### DIRECTIVE
Repeat the line that contains "cord_coil();", the line that contains "cad_parts[node].hide_render = cad_parts[node].hide_viewport", and all lines between them, exactly and with no other lines.

### RECORDS FOR THIS TASK
>>>
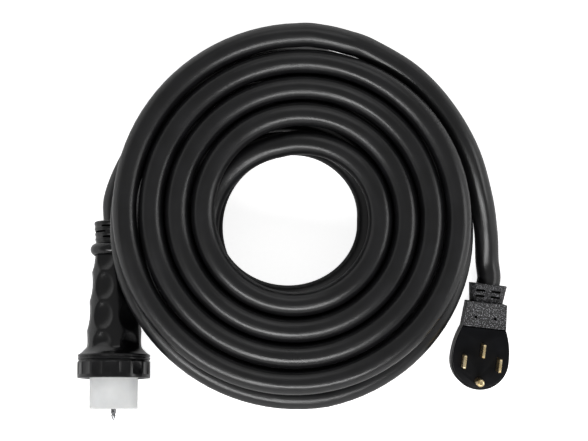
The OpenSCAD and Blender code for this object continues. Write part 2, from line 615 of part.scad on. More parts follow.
module plug_jacket_end() color("#1c1c1e") on_plug()
    translate([0, plug_end_y, plug_cord_z]) rotate([90, 0, 0]) jacket_end(plug_jacket_len);
// A conductor that leaves the cord beside its axis, runs straight, bends over and ends in the
// barrel at (x, y, z), which it enters from `level` behind
module plug_wire(beside, x, y, z, d, straight, level) on_plug() swept_tube([
    [beside.x, jacket_tip_y + wire_root, plug_cord_z + beside.y],
    [beside.x, jacket_tip_y - straight, plug_cord_z + beside.y],
    [x, y + level, z], [x, y + 2, z]
], d / 2, wire_sides);
function core_place(angle) = core_step * [cos(angle), sin(angle)];
module plug_wire_black() color("#151515")
    plug_wire(core_place(wire_angles[1]), -hot_spacing / 2, hot_y + blade_w / 2, hot_wire_z, power_wire_d, 3, 12);
module plug_wire_red() color("#b3241c")
    plug_wire(core_place(wire_angles[2]), hot_spacing / 2, hot_y + blade_w / 2, hot_wire_z, power_wire_d, 3, 12);
module plug_wire_white() color("#e8e8e4")
    plug_wire(core_place(wire_angles[0]), 0, neutral_y + blade_w / 2, neutral_wire_z, power_wire_d, 8.5, 9.5);
module plug_wire_green() color("#1f7a3a")
    plug_wire([0, 0], 0, ground_y + ground_neck_r, ground_wire_z, ground_wire_d, 2, 43.5);

cord_coil();
cord_to_connector();
cord_to_plug();
connector_strain_relief();
connector_collar();
connector_grip();
grip_rim();
locking_ring();
ring_retainer();
ring_gasket();
nose();
contact_hot_x();
contact_hot_y();
contact_neutral();
centre_pin();
terminal_block();
terminal_screws();
block_screws();
inner_sleeve();
clamp_half_upper();
clamp_half_lower();
clamp_band();
connector_jacket_end();
connector_wire_black();
connector_wire_red();
connector_wire_white();
connector_wire_green();
plug_cover();
plug_face();
plug_core();
plug_strain_relief();
plug_crimp_ring();
blade_hot_x();
blade_hot_y();
blade_neutral();
ground_pin();
core_screws();
plug_jacket_end();
plug_wire_black();
plug_wire_red();
plug_wire_white();
plug_wire_green();
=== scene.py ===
# %% [markdown]
# # A coiled shore power cord
# A shore power cord carries 50 A from a campsite post to a recreational vehicle. It is eleven metres of
# stiff cord as thick as a thumb, with a locking connector on one end and a right-angle plug on the other.
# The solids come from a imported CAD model, which is loaded first. Each step below gives one piece its
# finished shape, or one material its look.

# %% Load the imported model
import json
import math

import bmesh
import bpy
from mathutils import Matrix, Vector


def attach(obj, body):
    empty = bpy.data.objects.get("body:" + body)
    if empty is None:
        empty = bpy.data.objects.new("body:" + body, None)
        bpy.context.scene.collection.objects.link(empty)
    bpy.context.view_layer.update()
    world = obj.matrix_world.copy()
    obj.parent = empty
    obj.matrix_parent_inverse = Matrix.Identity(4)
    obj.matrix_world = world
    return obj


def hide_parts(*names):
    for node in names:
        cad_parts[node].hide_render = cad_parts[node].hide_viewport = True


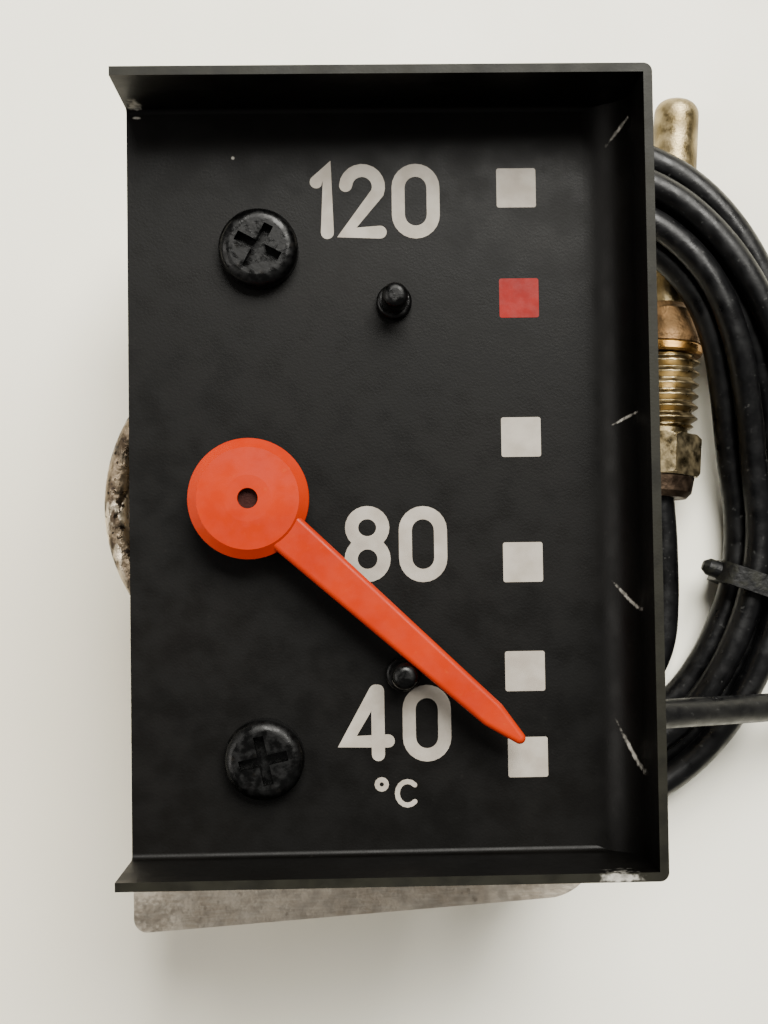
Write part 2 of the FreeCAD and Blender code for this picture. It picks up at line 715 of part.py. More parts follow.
def smooth(value, start, end):
    """Rises smoothly from 0 at start to 1 at end."""
    t = min(1.0, max(0.0, (value - start) / (end - start)))
    return t * t * (3 - 2 * t)


def between(angle, marks):
    """A smooth value between (angle, value) marks, for an angle from -180 to 180."""
    for (a0, v0), (a1, v1) in zip(marks, marks[1:]):
        if a0 <= angle <= a1:
            return v0 + (v1 - v0) * smooth(angle, a0, a1)
    return marks[-1][1]


def spread(angle):
    """How far apart neighbouring strands lie round the coil: flat on the left, bunched at the tie."""
    bunched = [(-78, 1.8), (-42, 1.5), (-20, 1.3), (8, 1.6), (45, 1.4), (80, 1.5)]
    return between(angle, [(-180, 2.62), (-112, 2.62)] + bunched + [(112, 2.62), (180, 2.62)])


def rise(angle):
    """Height of the coil's underside: lifted by the tie's wire, and over the bulb."""
    tied = TIE_LIFT * smooth(angle, -62, -28)
    over = (HUMP - TIE_LIFT) * smooth(angle, -14, 42)
    down = HUMP * smooth(angle, 76, 128)
    return tied + over - down


def stacked(angle):
    """How much higher every second strand lies where they are bunched."""
    return math.sqrt(max(0.0, STRAND_GAP**2 - spread(angle) ** 2))


def outward(slot, angle):
    """A strand's distance outside the coil's middle oval. Slot 0 is outermost."""
    top_gap = 1.1 * smooth(angle, 30, 58) * (1 - smooth(angle, 80, 112))
    side_gap = 0.8 * smooth(angle, -12, 8) * (1 - smooth(angle, 22, 48))
    return (2 - slot) * spread(angle) + top_gap * max(0.0, 1 - slot) - side_gap * smooth(slot, 2, 3)


def on_oval(out, angle, height):
    a = math.radians(angle)
    x = COIL_X + (COIL_HALF_WIDTH + out) * math.cos(a)
    return Vector(x, COIL_Y + (COIL_HALF_HEIGHT + out) * math.sin(a), height)


def outer_slot(angle):
    """The outermost strand's slot. Every strand moves in by one slot behind the gauge."""
    return between(angle, [(-180, 0.5), (-110, 1), (0, 1), (22, 0), (110, 0), (180, 0.5)])


def inner_slot(angle):
    """The innermost strand's slot."""
    return between(angle, [(-180, 4.5), (-110, 5), (-84, 5), (-56, 4), (110, 4), (180, 4.5)])


def coil_section(angle):
    """The envelope's eight corners round the strands at one angle."""
    first = outer_slot(angle)
    last = inner_slot(angle)
    half = SHEATH / 2 + 0.05
    out = outward(first, angle) + half
    inn = outward(last, angle) - half
    low = FLOOR_LIFT + rise(angle) - half
    high = low + 2 * half + stacked(angle)
    cut = 0.7
    outline = [
        (inn, low + cut),
        (inn + cut, low),
        (out - cut, low),
        (out, low + cut),
        (out, high - cut),
        (out - cut, high),
        (inn + cut, high),
        (inn, high - cut),
    ]
    return [on_oval(w, angle, z) for w, z in outline]


def make_coil():
    """A closed ring of flat facets round all the strands."""
    steps = 60
    sections = [coil_section(-180 + 360 * i / steps) for i in range(steps)]
    faces = []
    for i in range(steps):
        here = sections[i]
        ahead = sections[(i + 1) % steps]
        for j in range(8):
            k = (j + 1) % 8
            for corners in ([here[j], here[k], ahead[k]], [here[j], ahead[k], ahead[j]]):
                faces.append(Part.Face(Part.makePolygon(corners + corners[:1])))
    solid = Part.makeSolid(Part.makeShell(faces))
    if solid.Volume < 0:
        solid.reverse()
    return solid


def make_line(name, route):
    """The sheathed line: straight runs joined by tangent arcs as large as the runs allow."""
    points = [Vector(*p) for p in route]
    edges = []
    start = points[0]
    radii = []
    for before, corner, after in zip(points, points[1:], points[2:]):
        back = (before - corner).normalize()
        ahead = (after - corner).normalize()
        turn = math.pi - back.getAngle(ahead)
        reach = 0.45 * min((before - corner).Length, (after - corner).Length)
        radius = reach / math.tan(turn / 2)
        radii.append(radius)
        inside = (back + ahead).normalize()
        centre = corner + inside * (radius / math.cos(turn / 2))
        middle = centre - inside * radius
        edges.append(Part.LineSegment(start, corner + back * reach).toShape())
        edges.append(Part.Arc(corner + back * reach, middle, corner + ahead * reach).toShape())
        start = corner + ahead * reach
    edges.append(Part.LineSegment(start, points[-1]).toShape())
    path = Part.Wire(edges)
    circle = Part.Circle(points[0], points[1] - points[0], SHEATH / 2)
    tube = path.makePipeShell([Part.Wire(circle.toShape())], True, False)
    length = sum(e.Length for e in edges)
    expected = math.pi * (SHEATH / 2) ** 2 * length
    sizes = [round(r, 1) for r in radii]
    print(f"{name}: length {length:.1f} mm, radii {sizes}, volume {tube.Volume:.1f} of {expected:.1f}")
    return tube


def make_tie():
    """A wire loop round the tied strands, with its two ends twisted together on the inner side."""
    angle = TIE_ANGLE
    inn = outward(4, angle) - SHEATH / 2 - 0.2
    out = outward(1, angle) + SHEATH / 2 + 0.2
    low = FLOOR_LIFT + rise(angle) - SHEATH / 2 - 0.15
    high = FLOOR_LIFT + rise(angle) + stacked(angle) + SHEATH / 2 + 0.15
    near = on_oval(inn, angle, low)
    far = on_oval(out, angle, low)
    width = (far - near).Length
    heading = math.degrees(math.atan2(far.y - near.y, far.x - near.x))
    wire = TIE_WIRE
    outer = block(-wire, width + wire, -wire, wire, low - wire, high + wire)
    y_axis = Vector(0, 1, 0)
    outer = outer.makeFillet(1.9, edges_along(outer, y_axis, lambda p: True))
    inner = block(0, width, -wire - 1, wire + 1, low, high)
    inner = inner.makeFillet(1.0, edges_along(inner, y_axis, lambda p: True))
    twist = turned([(0, 0), (0.75, 0), (0.75, 1.1), (0.4, 1.6), (0, 1.6)])
    twist.Placement = Placement(Vector(-wire + 0.2, 0, high - 0.9), Rotation(Vector(0, 1, 0), -90))
    tie = joined([outer.cut(inner), twist])
    tie.Placement = Placement(Vector(near.x, near.y, 0), Rotation(Vector(0, 0, 1), heading))
    return tie


def main():
    pieces = {
        "dial_shield": make_shield(),
        "stop_pins": make_stop_pins(),
        "dial_screws": make_dial_screws(),
        "mounting_plate": make_plate(),
        "dial_pillars": make_pillars(),
        "stud_nuts": make_stud_nuts(),
        "stud_washers": make_stud_washers(),
        "movement_bridge": make_bridge(),
        "bridge_pillars": make_bridge_pillars(),
        "bridge_screws": make_bridge_screws(),
        "socket_screws": make_socket_screws(),
        "bearing_bushes": make_bushes(),
        "pointer": make_pointer(),
        "pointer_arbor": make_pointer_arbor(),
        "pinion": make_pinion(),
        "hairspring_collet": make_hairspring_collet(),
        "hairspring": make_hairspring(),
        "hairspring_stud": make_hairspring_stud(),
        "sector_gear": make_sector(),
        "sector_arbor": make_sector_arbor(),
        "sector_pin": make_sector_pin(),
        "tip_link": make_link(),
        "bourdon_tube": make_bourdon_tube(),
        "tube_tip": make_tube_tip(),
        "tip_pin": make_tip_pin(),
        "tube_socket": make_socket(),
        "capillary_gland": make_gland(),
        "probe_bulb": make_bulb(),
        "sealing_cone": make_cone(),
        "seal_ring": make_ring(),
        "union_nut": make_union_nut(),
        "probe_collar": make_collar(),
        "capillary_coil": make_coil(),
        "capillary_lead": make_line("capillary_lead", LEAD),
        "capillary_tail": make_line("capillary_tail", TAIL_ROUTE),
        "coil_tie": make_tie(),
    }
    left = TUBE_X - TUBE_RADIUS - TUBE_THICK / 2
    top = RIM_HEIGHT / 2
    right = RIM_WIDTH / 2
    origin = Vector((left + right) / 2, (PLATE_FOOT + top) / 2, 0)
    os.makedirs("parts", exist_ok=True)
    for name, shape in pieces.items():
        shape.translate(-origin)
        if not shape.isValid():
            print("not valid:", name)
        shape.exportStep("parts/" + name + ".step")
    print(f"{len(pieces)} pieces, origin at {origin.x:.3f}, {origin.y:.3f} from the rim's centre")


main()
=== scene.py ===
import bpy
import bmesh
import math
from mathutils import Euler, Matrix, Vector


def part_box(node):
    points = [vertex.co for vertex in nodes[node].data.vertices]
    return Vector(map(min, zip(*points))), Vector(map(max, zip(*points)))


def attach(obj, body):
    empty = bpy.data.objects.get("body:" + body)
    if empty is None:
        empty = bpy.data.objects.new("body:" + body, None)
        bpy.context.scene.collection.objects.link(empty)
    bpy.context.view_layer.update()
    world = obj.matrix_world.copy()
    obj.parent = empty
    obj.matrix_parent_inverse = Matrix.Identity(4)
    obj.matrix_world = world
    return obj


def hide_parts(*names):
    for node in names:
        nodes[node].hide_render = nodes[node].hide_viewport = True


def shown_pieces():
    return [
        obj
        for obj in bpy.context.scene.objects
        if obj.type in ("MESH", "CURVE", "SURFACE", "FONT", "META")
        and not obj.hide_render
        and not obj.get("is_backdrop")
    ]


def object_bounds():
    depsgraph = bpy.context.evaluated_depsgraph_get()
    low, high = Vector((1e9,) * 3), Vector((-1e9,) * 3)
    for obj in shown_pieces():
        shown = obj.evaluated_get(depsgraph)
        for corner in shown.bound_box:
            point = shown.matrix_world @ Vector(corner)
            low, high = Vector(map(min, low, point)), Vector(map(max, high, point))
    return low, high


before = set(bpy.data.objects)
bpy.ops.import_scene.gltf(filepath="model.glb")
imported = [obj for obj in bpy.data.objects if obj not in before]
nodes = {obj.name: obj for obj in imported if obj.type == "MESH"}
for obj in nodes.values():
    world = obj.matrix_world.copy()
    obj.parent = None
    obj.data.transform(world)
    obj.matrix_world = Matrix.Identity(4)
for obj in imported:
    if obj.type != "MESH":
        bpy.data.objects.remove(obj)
cad_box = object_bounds()

# Sizes are in millimetres about the centre of the front rim, as they are measured on the object.
# +X points to the scale's marks, +Y to its high end and +Z to the reader. at() turns them into metres.
SHIELD_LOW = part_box("dial_shield")[0]
RIM_LEFT, RIM_FOOT = -18.0, -27.0
RIM, DIAL = 39.0, 31.0


def at(x, y, z):
    east = SHIELD_LOW.x + (x - RIM_LEFT) / 1000
    north = SHIELD_LOW.y + (y - RIM_FOOT) / 1000
    return Vector((east, north, z / 1000))


# ---------------------------------------------------------------- camera
# The eye in millimetres, the lens in millimetres, the tilt in degrees and the roll as a slope
EYE = (-2.056, -5.844, 142.489)
LENS = 55.61
TILT = (1.423, 2.294)
SHIFT = (-0.0113, -0.01457)
ROLL = 0.01474


def make_camera():
    data = bpy.data.cameras.new("camera")
    data.lens = LENS
    data.sensor_width = 36
    data.shift_x, data.shift_y = SHIFT
    data.clip_start = 0.01
    data.clip_end = 10
    camera = bpy.data.objects.new("camera", data)
    bpy.context.scene.collection.objects.link(camera)
    back = Vector((-math.tan(math.radians(TILT[0])), -math.tan(math.radians(TILT[1])), 1)).normalized()
    right = Vector((ROLL, 1, 0)).cross(back).normalized()
    up = back.cross(right)
    turn = Matrix((right, up, back)).transposed().to_4x4()
    camera.matrix_world = Matrix.Translation(at(*EYE)) @ turn
    bpy.context.scene.camera = camera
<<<
### THE ANSWER
cord_coil();
cord_to_connector();
cord_to_plug();
connector_strain_relief();
connector_collar();
connector_grip();
grip_rim();
locking_ring();
ring_retainer();
ring_gasket();
nose();
contact_hot_x();
contact_hot_y();
contact_neutral();
centre_pin();
terminal_block();
terminal_screws();
block_screws();
inner_sleeve();
clamp_half_upper();
clamp_half_lower();
clamp_band();
connector_jacket_end();
connector_wire_black();
connector_wire_red();
connector_wire_white();
connector_wire_green();
plug_cover();
plug_face();
plug_core();
plug_strain_relief();
plug_crimp_ring();
blade_hot_x();
blade_hot_y();
blade_neutral();
ground_pin();
core_screws();
plug_jacket_end();
plug_wire_black();
plug_wire_red();
plug_wire_white();
plug_wire_green();
=== scene.py ===
# %% [markdown]
# # A coiled shore power cord
# A shore power cord carries 50 A from a campsite post to a recreational vehicle. It is eleven metres of
# stiff cord as thick as a thumb, with a locking connector on one end and a right-angle plug on the other.
# The solids come from a imported CAD model, which is loaded first. Each step below gives one piece its
# finished shape, or one material its look.

# %% Load the imported model
import json
import math

import bmesh
import bpy
from mathutils import Matrix, Vector


def attach(obj, body):
    empty = bpy.data.objects.get("body:" + body)
    if empty is None:
        empty = bpy.data.objects.new("body:" + body, None)
        bpy.context.scene.collection.objects.link(empty)
    bpy.context.view_layer.update()
    world = obj.matrix_world.copy()
    obj.parent = empty
    obj.matrix_parent_inverse = Matrix.Identity(4)
    obj.matrix_world = world
    return obj


def hide_parts(*names):
    for node in names:
        cad_parts[node].hide_render = cad_parts[node].hide_viewport = True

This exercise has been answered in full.